GOAL - Count how many lines hold the string "True". Answer with that number and nothing more.

:::

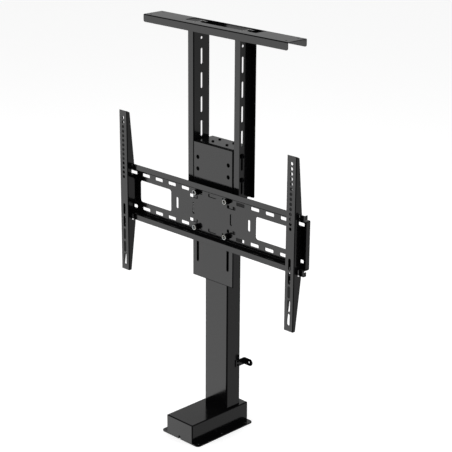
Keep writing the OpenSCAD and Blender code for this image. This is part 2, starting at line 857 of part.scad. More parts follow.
module upright_left() { color(black) mirror([1, 0, 0]) upright(); }
module upright_right() { color(black) upright(); }

// downward channel that carries the lid
module lid_support() {
  mid = (lid_front + lid_back) / 2;
  corner = 5;
  color(black) difference() {
    translate([-lid_l / 2, mid, lid_z]) rotate([0, 90, 0]) rotate([0, 0, -90])
      linear_extrude(height = lid_l) channel(lid_d, lid_flange);
    for (s = [-1, 1]) translate([s * (lid_l / 2 - corner), lid_back + 1, lid_z - lid_flange + corner])
      rotate([90, 0, 0]) linear_extrude(height = lid_d + 2) corner_off(corner, s, -1);
    translate([0, 1.5, lid_z - sheet - 1]) linear_extrude(height = sheet + 2) rr(246, 37, 4);
    for (sx = [-1, 1], sy = [-1, 1])
      hole_z(sx * lid_hole_span / 2, mid + sy * lid_hole_depth / 2,
        lid_z - sheet - 1, lid_z + 1, lid_hole_d);
    for (sx = [-1, 1]) {
      hole_z(sx * lid_screw_x, lid_screw_y[0], lid_z - sheet - 1, lid_z + 1, 6.4);
      translate([sx * lid_screw_x, lid_screw_y[0], lid_z - sheet])
        cylinder(r1 = 3.2, r2 = 5.2, h = sheet + eps);
    }
  }
}

// threaded blocks inside the uprights' heads
block_h = 12;
block_front = 6;
block_rear = 9;
module head_blocks() {
  color(steel) for (s = [-1, 1]) mirror([s < 0 ? 1 : 0, 0, 0]) difference() {
    translate([up_in + sheet + 0.5, up_front + block_front, up_top - sheet - block_h])
      cube([upright_flange - sheet - 1, upright_d - block_front - block_rear, block_h]);
    for (y = lid_screw_y) hole_z(lid_screw_x, y, up_top - sheet - block_h - 1, up_top, 6);
  }
}

// two countersunk and two low-head screws
module lid_screws() {
  color(zinc) for (s = [-1, 1]) {
    translate([s * lid_screw_x, lid_screw_y[0], 0]) difference() {
      union() {
        hole_z(0, 0, lid_z - lid_screw_l, lid_z - eps, 6);
        translate([0, 0, lid_z - sheet]) cylinder(r1 = 3, r2 = 5, h = sheet);
      }
      translate([0, 0, lid_z - 2.5]) cylinder(r = 2, h = 4, $fn = 6);
    }
    translate([s * lid_screw_x, lid_screw_y[1], 0]) difference() {
      union() {
        hole_z(0, 0, lid_z - lid_screw_l, up_top + 1, 6);
        hole_z(0, 0, up_top, up_top + 2, 11);
      }
      translate([0, 0, up_top - 1.5]) cylinder(r = 2.4, h = 4, $fn = 6);
    }
  }
}

// half of the hat profile and its mirror image, web at y = 0, height along y
module hat_section() {
  depth = sheet + tv_ledge;
  for (m = [0, 1]) mirror([0, m, 0]) {
    translate([-sheet, -eps]) square([sheet, ledge_in - fold_r + 2 * eps]);
    fold_at(-fold_r, ledge_in - fold_r, 1, 1);
    translate([-depth + fold_r, ledge_in - sheet]) square([depth - 2 * fold_r, sheet]);
    fold_at(-depth + fold_r, ledge_in + bend_r, -1, -1);
    translate([-depth, ledge_in + bend_r]) square([sheet, tv_lip - bend_r]);
  }
}

// hat-section plate with slots and windows
module tv_plate() {
  h = tv_l / 2;
  end_h = 59.5;
  color(black) difference() {
    union() {
      translate([-h, tv_back, tv_z]) rotate([90, 0, 90]) linear_extrude(height = tv_l)
        hat_section();
      for (s = [-1, 1]) {
        translate([s > 0 ? h - sheet : -h, tv_face - 11, tv_z - end_h])
          cube([sheet, 11 + sheet, 2 * end_h]);
        for (t = [-1, 1])
          translate([s > 0 ? h - sheet : -h, lip_face, t > 0 ? tv_z + tv_half - 10.5 : tv_z - tv_half])
            cube([sheet, 9.7, 10.5]);
      }
    }
    for (k = [-6 : 6], r = [-1, 1])
      win_y(k * tv_pitch, tv_face - 1, tv_back + 1, tv_z + r * tv_rows / 2,
        tv_slot_l, tv_slot_h, 2.5);
    for (sx = [-1, 1]) {
      for (r = [-1, 1])
        win_y(sx * 68, tv_face - 1, tv_back + 1, tv_z + r * 32.5, 30, tv_slot_h, 2.5);
      for (x = [68, 130])
        slot_y(sx * x, tv_face - 1, tv_back + 1, tv_z, 31, 8.5);
      win_y(sx * (window_in + window_out) / 2, tv_face - 1, tv_back + 1, tv_z,
        window_out - window_in, window_h, 7);
    }
  }
}

bolt_z = [tv_z + tv_rows / 2, tv_z - tv_rows / 2];
bolt_x = plate_hole_span / 2;

bolt_seat = tv_face - collar_l;

// zinc socket screws of the tv plate
module plate_bolts() {
  color(zinc) for (sx = [-1, 1], z = bolt_z) difference() {
    union() {
      hole_y(sx * bolt_x, bolt_seat - bolt_head_h, bolt_seat, z, bolt_head_d);
      hole_y(sx * bolt_x, bolt_seat - 1, plate_back + washer_t + nut_h + 1, z, 8);
    }
    hole_y(sx * bolt_x, bolt_seat - bolt_head_h - 1, bolt_seat - 2, z, 8.4);
  }
}

module bolt_collars() {
  color(dark) for (sx = [-1, 1], z = bolt_z) difference() {
    union() {
      hole_y(sx * bolt_x, bolt_seat, tv_face, z, collar_d);
      hole_y(sx * bolt_x, tv_face - 2, tv_face, z, washer_d);
    }
    hole_y(sx * bolt_x, bolt_seat - 1, tv_face + 1, z, 8.4);
  }
}

module plate_nuts() {
  color(zinc) for (sx = [-1, 1], z = bolt_z) difference() {
    union() {
      hole_y(sx * bolt_x, plate_back, plate_back + washer_t, z, washer_d);
      hex_y(sx * bolt_x, plate_back + washer_t, plate_back + washer_t + nut_h, z, 13);
    }
    hole_y(sx * bolt_x, plate_back - 1, plate_back + washer_t + nut_h + 1, z, 8);
  }
}

arm_top = tv_z + 0.5 + arm_l / 2;
arm_low = arm_top - arm_l;
arm_back_mid = lip_face - 2.4;
arm_back_low = arm_y + arm_depth_lip;
arm_hook_z = tv_z + tv_half - 8;
arm_mid_low = tv_z - 32;
arm_mid_top = tv_z + 47;
// growth of the side walls' depth from the arm's top down to the hook
arm_slope = 0.0918;
lip_clear = 1;
lock_y = -51.6;
lock_z = tv_z - tv_half - 16.5;
low_hook = tv_z - ledge_in + sheet + slide_gap;

// side wall outline of an arm, as [y, z] points
arm_side = [
  [arm_y, arm_low], [arm_y + arm_depth_low, arm_low], [arm_back_low, lock_z + 5],
  [arm_back_low, tv_z - tv_half - 3], [arm_back_mid, tv_z - tv_half - 3],
  [arm_back_mid, low_hook], [arm_back_mid + 9, low_hook],
  [arm_back_mid + 9, arm_mid_low - 9], [arm_y + arm_depth_mid, arm_mid_low],
  [arm_y + arm_depth_mid, arm_mid_top], [arm_back_mid, arm_mid_top],
  [arm_back_mid, tv_z + tv_half + slide_gap],
  [lip_face + sheet + lip_clear, tv_z + tv_half + slide_gap],
  [lip_face + sheet + lip_clear, arm_hook_z],
  [arm_y + arm_depth_top + arm_slope * (arm_top - arm_hook_z), arm_hook_z],
  [arm_y + arm_depth_top, arm_top - 4.5], [arm_y + sheet, arm_top], [arm_y, arm_top]];

// arm channel that hooks over the tv plate, centred on x = 0
module arm() {
  difference() {
    union() {
      intersection() {
        translate([0, arm_y, arm_low]) linear_extrude(height = arm_l) channel(arm_w, 40, arm_bend_r);
        translate([-arm_w, 0, 0]) rotate([90, 0, 90]) linear_extrude(height = 2 * arm_w)
          polygon(arm_side);
      }
      translate([-arm_w / 2 + 1, arm_y + 1, lock_z]) cube([arm_w - 2, arm_depth_lip - 1, 3]);
    }
    for (i = [0 : arm_holes - 1])
      hole_y(0, arm_y - 1, arm_y + sheet + 1, arm_top - arm_hole_top - i * arm_hole_pitch,
        arm_hole_d);
    for (i = [0 : 4])
      slot_y(0, arm_y - 1, arm_y + sheet + 1, arm_low + 30.4 + i * arm_slot_pitch,
        arm_slot_l, arm_hole_d);
    hole_z(0, lock_y, lock_z - 1, lock_z + 4, 5);
  }
}
module arm_left() { color(black) translate([-arm_span / 2, 0, 0]) arm(); }
module arm_right() { color(black) translate([arm_span / 2, 0, 0]) arm(); }

// locking screw that comes up behind the lower lip
module lock_screw(x) {
  color(zinc) difference() {
    union() {
      hole_z(x, lock_y, lock_z - lock_drop, tv_z - ledge_in - 2, 5);
      hole_z(x, lock_y, lock_z - lock_drop - lock_head_h, lock_z - lock_drop, lock_head_d);
    }
    translate([x, lock_y, lock_z - lock_drop - lock_head_h - 1])
      cylinder(r = 2.3, h = 5, $fn = 6);
  }
}
module lock_screw_left() { lock_screw(-arm_span / 2); }
module lock_screw_right() { lock_screw(arm_span / 2); }

base_plate();
base_cover();
cover_screws();
column_tube();
column_gussets();
upper_guide();
gearbox_body();
gearbox_cover();
gearbox_screws();
thrust_bearing();
motor_can();
motor_cap();
motor_cradle();
control_board();
board_parts();
power_socket();
wall_clip();
clip_screws();
lead_screw();
worm_wheel();
screw_bush();
worm_shaft();
inner_tube();
end_plug();
plug_screws();
lower_guide();
lead_nut();
nut_pins();
carriage_bracket();
carriage_plate();
slot_rails();
side_bolts();
side_spacers();
side_nuts();
upright_left();
upright_right();
lid_support();
head_blocks();
lid_screws();
tv_plate();
plate_bolts();
bolt_collars();
plate_nuts();
arm_left();
arm_right();
lock_screw_left();
lock_screw_right();
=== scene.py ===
"""Looks of the motorized television lift: its finishes, its screws and nuts with
their sockets and threads, and the parts of the drive. Metres, Z up, the screen side
is -Y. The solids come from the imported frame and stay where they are."""

import math

import bpy
from mathutils import Matrix, Vector


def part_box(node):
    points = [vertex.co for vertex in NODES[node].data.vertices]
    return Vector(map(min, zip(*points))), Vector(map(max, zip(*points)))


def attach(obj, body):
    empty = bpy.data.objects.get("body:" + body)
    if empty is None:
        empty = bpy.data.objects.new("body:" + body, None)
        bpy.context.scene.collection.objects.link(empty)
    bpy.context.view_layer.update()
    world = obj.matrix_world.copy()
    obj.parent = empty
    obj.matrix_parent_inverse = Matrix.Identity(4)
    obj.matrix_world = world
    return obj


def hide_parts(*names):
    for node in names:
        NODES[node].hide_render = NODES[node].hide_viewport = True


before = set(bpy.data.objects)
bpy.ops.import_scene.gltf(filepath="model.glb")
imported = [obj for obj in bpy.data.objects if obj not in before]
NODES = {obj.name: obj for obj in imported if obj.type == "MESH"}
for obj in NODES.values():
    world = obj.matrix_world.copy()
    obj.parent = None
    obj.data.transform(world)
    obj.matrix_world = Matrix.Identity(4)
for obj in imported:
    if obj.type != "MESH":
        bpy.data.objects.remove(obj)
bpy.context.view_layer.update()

MM = 0.001


# Small helpers
def colour(hex_text):
    """An sRGB hex value as linear red, green, blue and alpha."""
    parts = [int(hex_text[i:i + 2], 16) / 255 for i in (1, 3, 5)]
    return [p / 12.92 if p <= 0.04045 else ((p + 0.055) / 1.055) ** 2.4
            for p in parts] + [1.0]


def every(size_mm):
    """The texture scale that repeats a pattern about once in that many millimetres."""
    return 1 / (size_mm * MM)


def put(tree, kind, inputs=None, **settings):
    """Adds a node. An input, by name or number, is a value or another node's socket."""
    node = tree.nodes.new(kind)
    for name, value in settings.items():
        setattr(node, name, value)
    for name, value in (inputs or {}).items():
        if isinstance(value, bpy.types.NodeSocket):
            tree.links.new(value, node.inputs[name])
        else:
            node.inputs[name].default_value = value
    return node


def surface(name, base, metallic=0.0, roughness=0.5, ior=None, edge=0.0):
    """A material with a Principled shader, and its softened edges' normal if edge is
    given in millimetres. Returns the material, its tree, the shader and the normal."""
    material = bpy.data.materials.new(name)
    material.use_nodes = True
    tree = material.node_tree
    shader = tree.nodes["Principled BSDF"]
    shader.inputs["Base Color"].default_value = colour(base)
    shader.inputs["Metallic"].default_value = metallic
    shader.inputs["Roughness"].default_value = roughness
    if ior:
        shader.inputs["IOR"].default_value = ior
    normal = None
    if edge:
        normal = put(tree, "ShaderNodeBevel", {"Radius": edge * MM}, samples=6).outputs[0]
    return material, tree, shader, normal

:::

RESULT OF THIS TASK - 2